### Material:
━━━
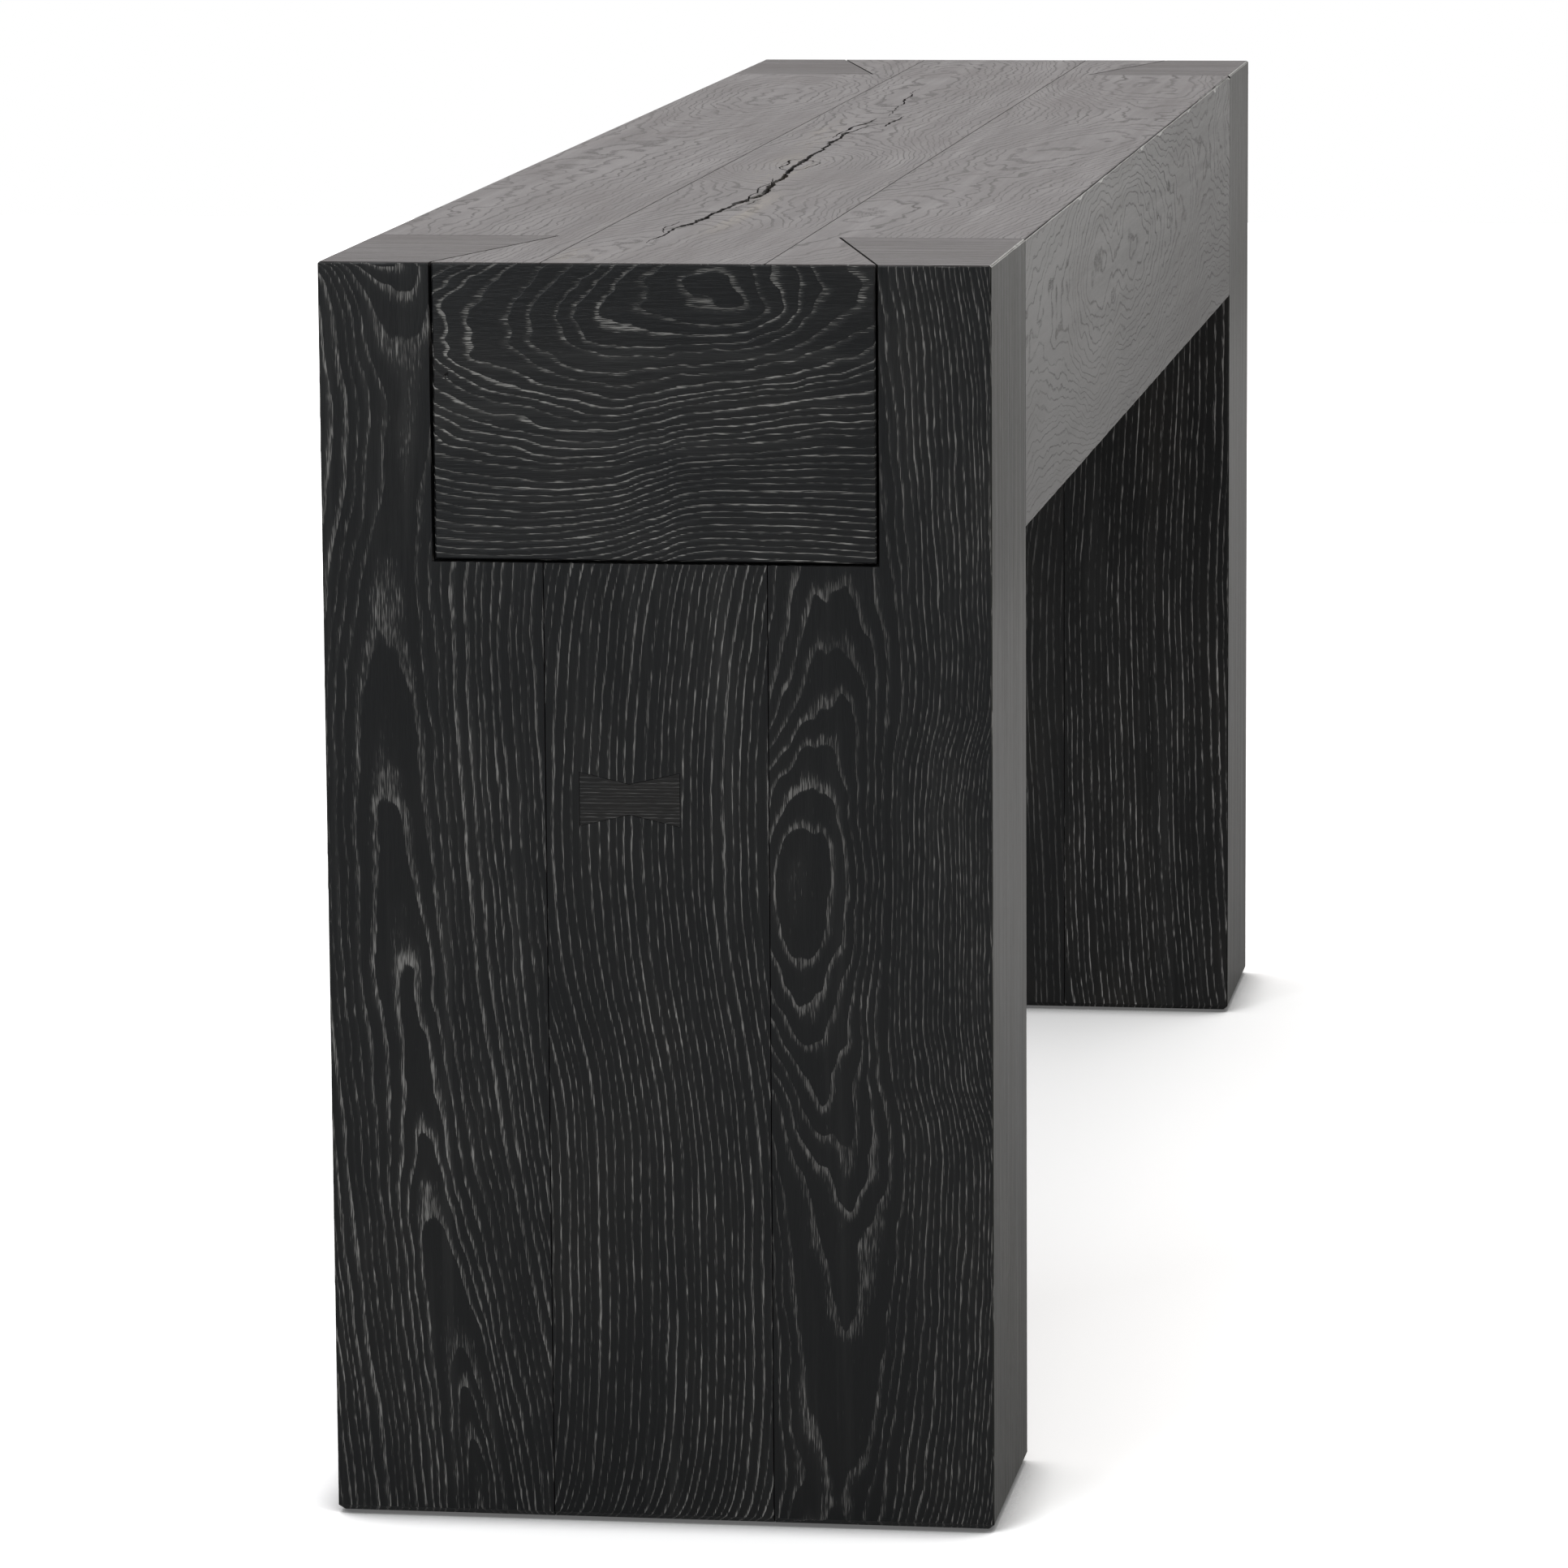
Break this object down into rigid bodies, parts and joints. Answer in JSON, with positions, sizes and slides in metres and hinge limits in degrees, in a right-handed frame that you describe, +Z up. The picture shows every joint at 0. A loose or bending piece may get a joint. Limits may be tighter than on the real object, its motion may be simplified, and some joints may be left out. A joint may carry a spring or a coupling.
{
  "type": "console table",
  "caption": "Thick waterfall-style console table in near-black limed oak, its beam dovetailed down into two broad slab legs.",
  "frame": {"origin": "on the floor, under the middle of the table", "axes": "+X along the table's length, with the leg that carries the butterfly key at -X; +Y to the rear; +Z up"},
  "size_m": [1.8, 0.4, 0.76],
  "materials": {
    "ebonised_oak": "near-black stained oak with grey limed pores, satin",
    "ebonised_key_oak": "near-black stained oak, satin",
    "core_softwood": "bare softwood, unseen",
    "glide_nylon": "matt"
  },
  "bodies": {
    "root": {"apron_front": "ebonised_oak", "apron_rear": "ebonised_oak", "beam_rib_1": "core_softwood", "beam_rib_2": "core_softwood", "beam_rib_3": "core_softwood", "beam_rib_4": "core_softwood", "butterfly_key": "ebonised_key_oak", "left_leg_base": "core_softwood", "left_leg_cap_front": "ebonised_oak", "left_leg_cap_rear": "ebonised_oak", "left_leg_cheek_front": "core_softwood", "left_leg_cheek_rear": "core_softwood", "left_leg_glide_1": "glide_nylon", "left_leg_glide_2": "glide_nylon", "left_leg_glide_3": "glide_nylon", "left_leg_glide_4": "glide_nylon", "left_leg_inner_centre": "ebonised_oak", "left_leg_inner_front": "ebonised_oak", "left_leg_inner_rear": "ebonised_oak", "left_leg_outer_centre": "ebonised_oak", "left_leg_outer_front": "ebonised_oak", "left_leg_outer_rear": "ebonised_oak", "left_leg_rib_1": "core_softwood", "left_leg_rib_2": "core_softwood", "left_leg_side_front": "ebonised_oak", "left_leg_side_rear": "ebonised_oak", "left_leg_socket_floor": "core_softwood", "right_leg_base": "core_softwood", "right_leg_cap_front": "ebonised_oak", "right_leg_cap_rear": "ebonised_oak", "right_leg_cheek_front": "core_softwood", "right_leg_cheek_rear": "core_softwood", "right_leg_glide_1": "glide_nylon", "right_leg_glide_2": "glide_nylon", "right_leg_glide_3": "glide_nylon", "right_leg_glide_4": "glide_nylon", "right_leg_inner_centre": "ebonised_oak", "right_leg_inner_front": "ebonised_oak", "right_leg_inner_rear": "ebonised_oak", "right_leg_outer_centre": "ebonised_oak", "right_leg_outer_front": "ebonised_oak", "right_leg_outer_rear": "ebonised_oak", "right_leg_rib_1": "core_softwood", "right_leg_rib_2": "core_softwood", "right_leg_side_front": "ebonised_oak", "right_leg_side_rear": "ebonised_oak", "right_leg_socket_floor": "core_softwood", "soffit_board_centre": "ebonised_oak", "soffit_board_front": "ebonised_oak", "soffit_board_rear": "ebonised_oak", "tail_cap_left": "ebonised_oak", "tail_cap_right": "ebonised_oak", "tail_core_left": "core_softwood", "tail_core_right": "core_softwood", "top_board_centre": "ebonised_oak", "top_board_front": "ebonised_oak", "top_board_rear": "ebonised_oak"}
  },
  "joints": []
}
━━━
### Problem details:
Print the complete listing again, exactly as it stands.

### Problem solution:
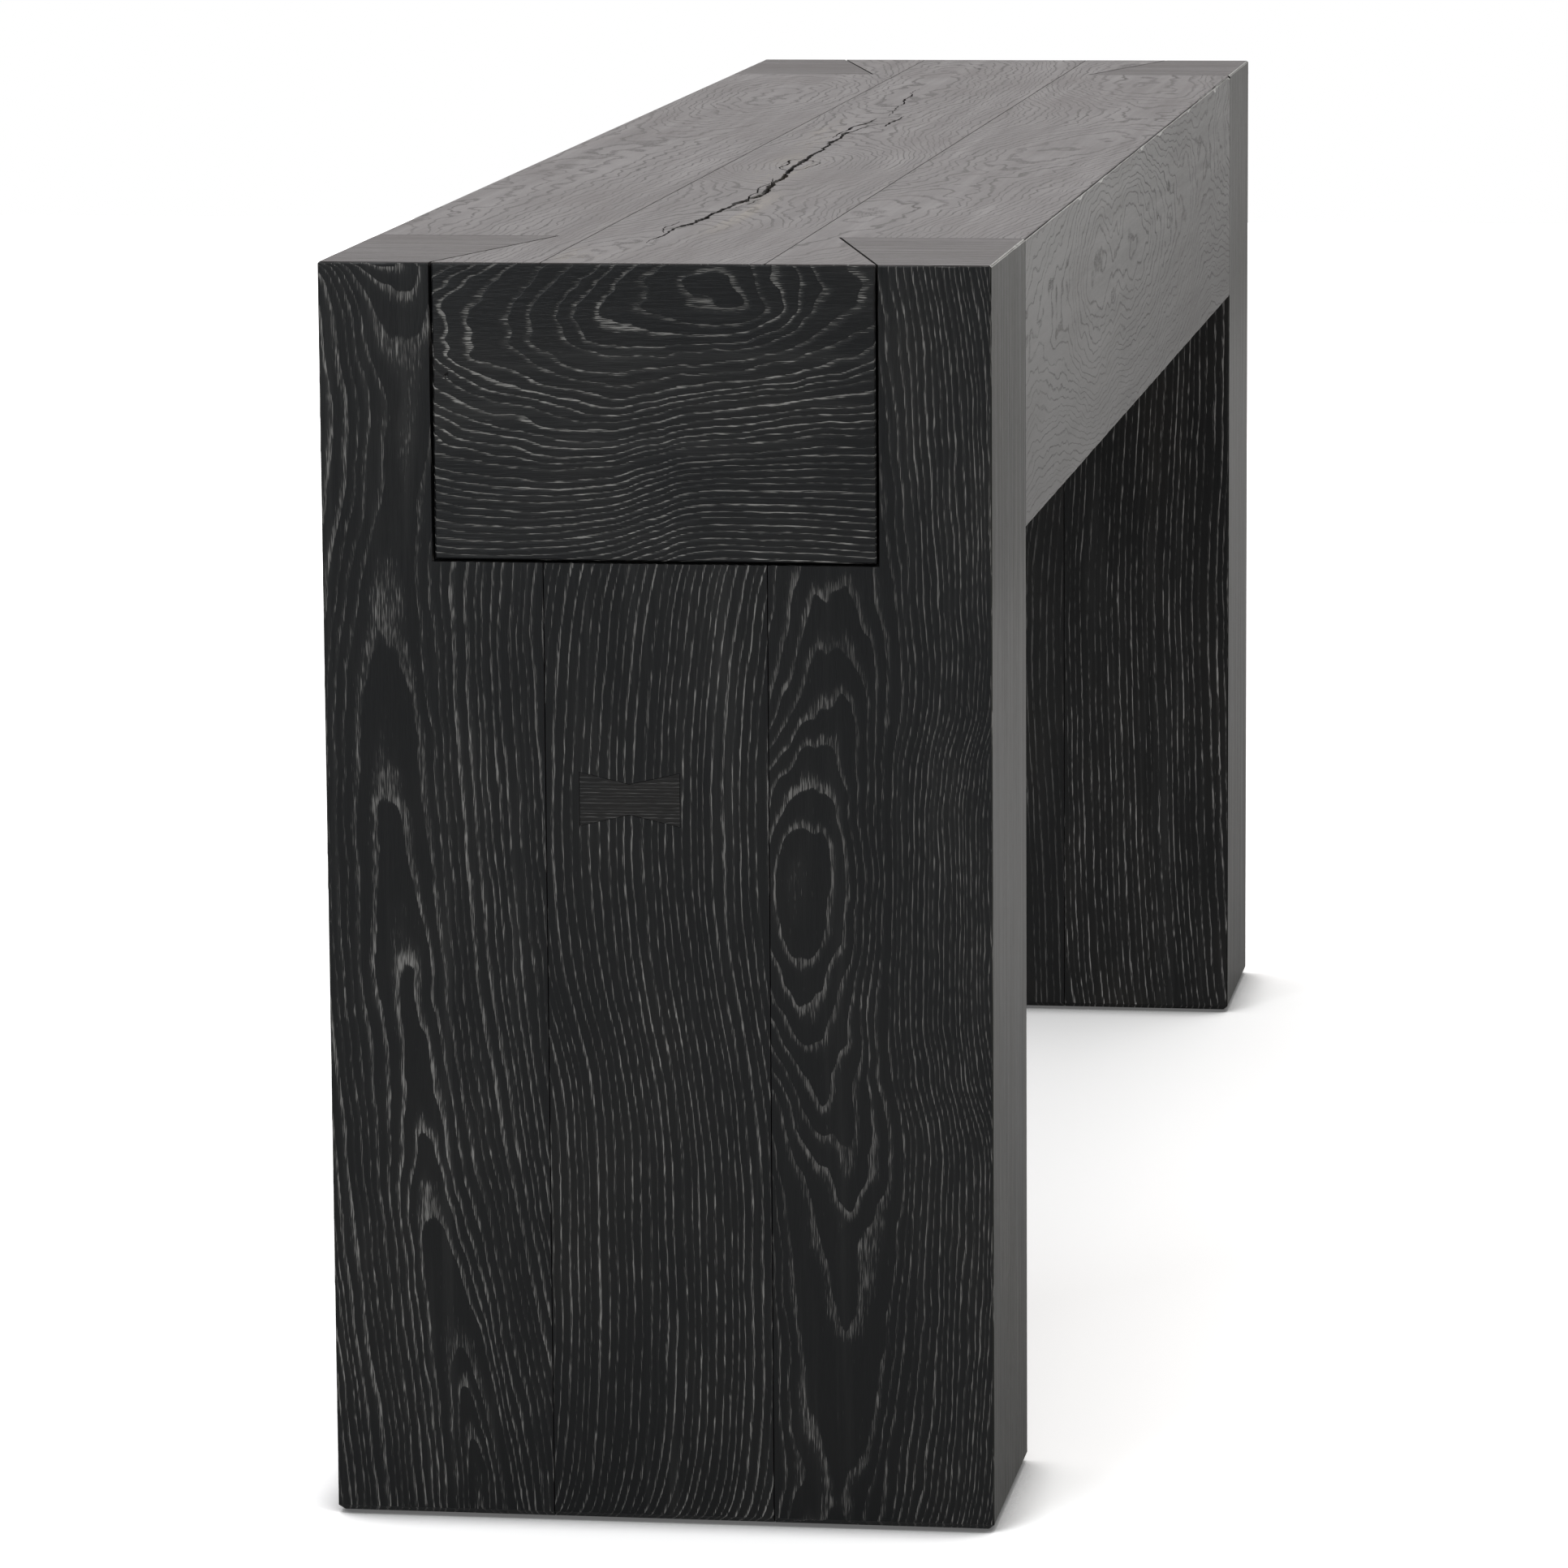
Break this object down into rigid bodies, parts and joints. Answer in JSON, with positions, sizes and slides in metres and hinge limits in degrees, in a right-handed frame that you describe, +Z up. The picture shows every joint at 0. A loose or bending piece may get a joint. Limits may be tighter than on the real object, its motion may be simplified, and some joints may be left out. A joint may carry a spring or a coupling.
{
  "type": "console table",
  "caption": "Thick waterfall-style console table in near-black limed oak, its beam dovetailed down into two broad slab legs.",
  "frame": {"origin": "on the floor, under the middle of the table", "axes": "+X along the table's length, with the leg that carries the butterfly key at -X; +Y to the rear; +Z up"},
  "size_m": [1.8, 0.4, 0.76],
  "materials": {
    "ebonised_oak": "near-black stained oak with grey limed pores, satin",
    "ebonised_key_oak": "near-black stained oak, satin",
    "core_softwood": "bare softwood, unseen",
    "glide_nylon": "matt"
  },
  "bodies": {
    "root": {"apron_front": "ebonised_oak", "apron_rear": "ebonised_oak", "beam_rib_1": "core_softwood", "beam_rib_2": "core_softwood", "beam_rib_3": "core_softwood", "beam_rib_4": "core_softwood", "butterfly_key": "ebonised_key_oak", "left_leg_base": "core_softwood", "left_leg_cap_front": "ebonised_oak", "left_leg_cap_rear": "ebonised_oak", "left_leg_cheek_front": "core_softwood", "left_leg_cheek_rear": "core_softwood", "left_leg_glide_1": "glide_nylon", "left_leg_glide_2": "glide_nylon", "left_leg_glide_3": "glide_nylon", "left_leg_glide_4": "glide_nylon", "left_leg_inner_centre": "ebonised_oak", "left_leg_inner_front": "ebonised_oak", "left_leg_inner_rear": "ebonised_oak", "left_leg_outer_centre": "ebonised_oak", "left_leg_outer_front": "ebonised_oak", "left_leg_outer_rear": "ebonised_oak", "left_leg_rib_1": "core_softwood", "left_leg_rib_2": "core_softwood", "left_leg_side_front": "ebonised_oak", "left_leg_side_rear": "ebonised_oak", "left_leg_socket_floor": "core_softwood", "right_leg_base": "core_softwood", "right_leg_cap_front": "ebonised_oak", "right_leg_cap_rear": "ebonised_oak", "right_leg_cheek_front": "core_softwood", "right_leg_cheek_rear": "core_softwood", "right_leg_glide_1": "glide_nylon", "right_leg_glide_2": "glide_nylon", "right_leg_glide_3": "glide_nylon", "right_leg_glide_4": "glide_nylon", "right_leg_inner_centre": "ebonised_oak", "right_leg_inner_front": "ebonised_oak", "right_leg_inner_rear": "ebonised_oak", "right_leg_outer_centre": "ebonised_oak", "right_leg_outer_front": "ebonised_oak", "right_leg_outer_rear": "ebonised_oak", "right_leg_rib_1": "core_softwood", "right_leg_rib_2": "core_softwood", "right_leg_side_front": "ebonised_oak", "right_leg_side_rear": "ebonised_oak", "right_leg_socket_floor": "core_softwood", "soffit_board_centre": "ebonised_oak", "soffit_board_front": "ebonised_oak", "soffit_board_rear": "ebonised_oak", "tail_cap_left": "ebonised_oak", "tail_cap_right": "ebonised_oak", "tail_core_left": "core_softwood", "tail_core_right": "core_softwood", "top_board_centre": "ebonised_oak", "top_board_front": "ebonised_oak", "top_board_rear": "ebonised_oak"}
  },
  "joints": []
}